Violence, harcèlement et brimades
Les brimades, le harcèlement, les violences et menaces, ainsi que diverses formes de discrimination sont à l’origine de problèmes psychologiques et constituent une source de stress. Environ 5 % des travailleurs déclarent avoir été victimes d’actes de violence, de brimades ou de harcèlement sur leur lieu de travail au cours des douze mois qui ont précédé l’enquête. Les différences d’un pays à l’autre sont quelquefois importantes. Par exemple, entre la Bulgarie et la Finlande, on observe une différence de 1 à 10 (en faveur de la Bulgarie) quant à l’exposition à la violence sur le lieu de travail. Cela est dû a un ensemble de facteurs tels que les différences culturelles, la proéminence de ce thème au coeur du débat publique et politique, le degré de sensibilisation de l’opinion publique au problème, ainsi que la volonté d’en rendre compte.
Les femmes sont plus exposées (6 %) aux brimades et harcèlement que les hommes (4 %), en particulier les jeunes femmes (8 % des femmes âgées de moins de 30 ans).

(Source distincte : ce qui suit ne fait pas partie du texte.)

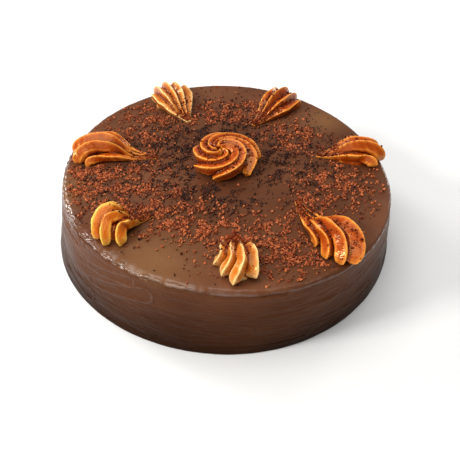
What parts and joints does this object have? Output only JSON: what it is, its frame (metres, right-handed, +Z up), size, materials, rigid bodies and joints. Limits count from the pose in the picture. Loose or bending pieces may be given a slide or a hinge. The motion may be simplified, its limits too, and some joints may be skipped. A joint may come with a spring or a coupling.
{
  "type": "chocolate-glazed torte",
  "caption": "Whole round chocolate torte under a dark spread glaze, with piped orange cream shells round the rim, a piped rosette in the middle and chocolate crumbs on top.",
  "frame": {"origin": "centre of the cake's flat underside", "axes": "+Z up through the cake; -Y is the pictured front, +X the picture's right"},
  "size_m": [0.2506, 0.235, 0.0726],
  "materials": {
    "chocolate_glaze": "satin dark chocolate glaze spread with a spatula; crumbs of grated chocolate on top",
    "piped_cream": "soft satin orange butter cream, piped through a star tip"
  },
  "bodies": {
    "root": {"cake": "chocolate_glaze", "rosette": "piped_cream", "shell_1": "piped_cream", "shell_2": "piped_cream", "shell_3": "piped_cream", "shell_4": "piped_cream", "shell_5": "piped_cream", "shell_6": "piped_cream", "shell_7": "piped_cream"}
  },
  "joints": []
}
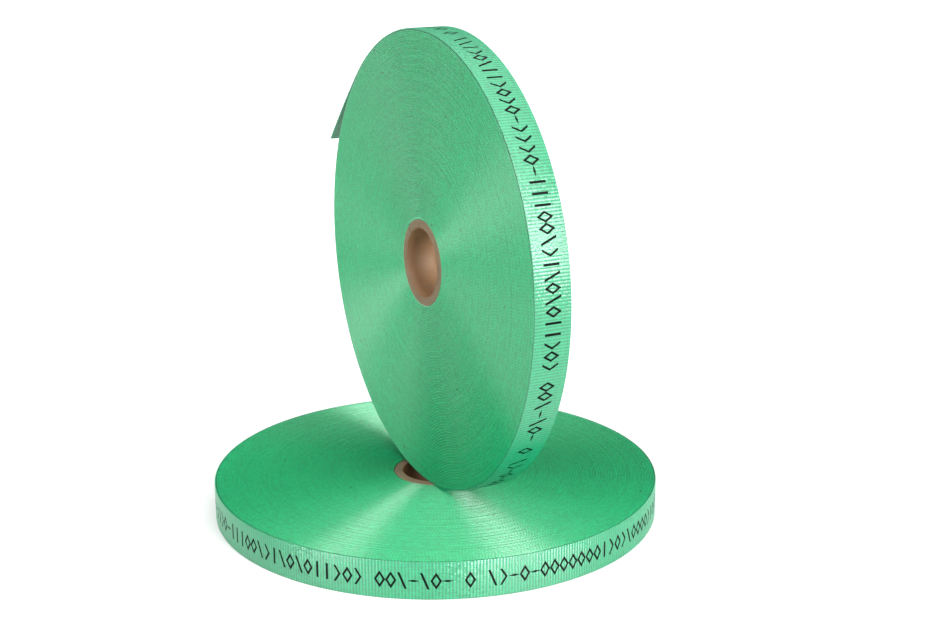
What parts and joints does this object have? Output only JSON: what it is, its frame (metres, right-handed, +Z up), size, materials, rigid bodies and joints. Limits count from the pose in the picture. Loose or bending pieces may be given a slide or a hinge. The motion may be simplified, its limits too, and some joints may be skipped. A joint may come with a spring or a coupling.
{
  "type": "lashing strap roll pair",
  "caption": "Pair of rolls of woven polyester lashing strap on paper cores, one lying flat and one standing on its rim on top, each with its free end.",
  "frame": {"origin": "centre of the flat roll's core bore, at the flat roll's lower face", "axes": "+Z up along the flat roll's core; -Y is the way the standing roll's front face looks, so its core lies along Y; +X to the right seen from the front"},
  "size_m": [0.478, 0.4598, 0.4989],
  "materials": {
    "strap_face": "satin",
    "strap_edges": "satin",
    "greyboard": "matte",
    "kraft_liner": "matte",
    "kraft_cover": "matte",
    "start_tape": "matte"
  },
  "bodies": {
    "flat_roll": {"flat_core_liner": "kraft_liner", "flat_core_tube": "greyboard", "flat_core_cover": "kraft_cover", "flat_start_tape": "start_tape", "flat_wound_coil": "strap_edges", "flat_last_turn": "strap_face"},
    "flat_end": {"flat_free_end": "strap_face"},
    "standing_roll": {"standing_core_liner": "kraft_liner", "standing_core_tube": "greyboard", "standing_core_cover": "kraft_cover", "standing_start_tape": "start_tape", "standing_wound_coil": "strap_edges", "standing_last_turn": "strap_face"},
    "standing_end": {"standing_free_end": "strap_face"}
  },
  "joints": [
    {"name": "standing_roll_lift", "type": "slide", "parent": "flat_roll", "child": "standing_roll", "axis": [0, 0, 1], "range_m": [0, 0.25]},
    {"name": "standing_end_peel", "type": "hinge", "parent": "standing_roll", "child": "standing_end", "pos_m": [-0.14343, -0.0037, 0.4343], "axis": [0, 1, 0], "range_deg": [0, 90]},
    {"name": "flat_end_peel", "type": "hinge", "parent": "flat_roll", "child": "flat_end", "pos_m": [-0.22744, 0.0401, 0.019], "axis": [0, 0, 1], "range_deg": [0, 90]}
  ]
}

On observe une plus forte incidence de femmes exposées à des sollicitations sexuelles non désirées en République tchèque (10 %), Norvège (7 %), Turquie, Croatie (6 %), Danemark, Suède, Lituanie et Royaume-Uni (5 %). Dans certains pays de l’Europe du sud (Italie, Espagne, Malte et Chypre), l’incidence de ce phénomène est moindre (1 %). Comme déjà dit, ce qui constitue un acte de violence peut varier d’un pays à l’autre en fonction de la sensibilité et de la sensibilisation à la question ; de ce fait ces pourcentages ne reflètent pas forcément l’incidence réelle du phénomène. Un niveau plus élevé de brimades et de harcèlement est signalé dans les grands établissements (comptant plus de 250 travailleurs), dans les secteurs de l’enseignement et de la santé, ainsi que dans le secteur de l’hôtellerie et de la restauration. Il convient de noter aussi que dans les 9 secteurs où l’exposition aux risques physiques est élevée (notamment la construction et l’agriculture), en général le taux de violence et de harcèlement est plus bas, bien que le contraire soit aussi vrai.
Les personnes qui subissent des violences ou sont victimes de harcèlement sur le lieu de travail ont plus de problèmes de santé d’origine professionnelle que celles qui n’en subissent pas. Elles sont quatre fois plus nombreuses à faire état de problèmes psychologiques, troubles du sommeil, anxiété et irritabilité notamment, et de troubles physiques, maux d’estomac en particulier. Les personnes exposées à des brimades et harcèlement sont plus nombreuses que la moyenne à s’absenter de leur travail pour des problèmes de santé d’origine professionnelle (23 % contre 7 %) et ont, également, tendance à prendre des congés de maladie plus longs.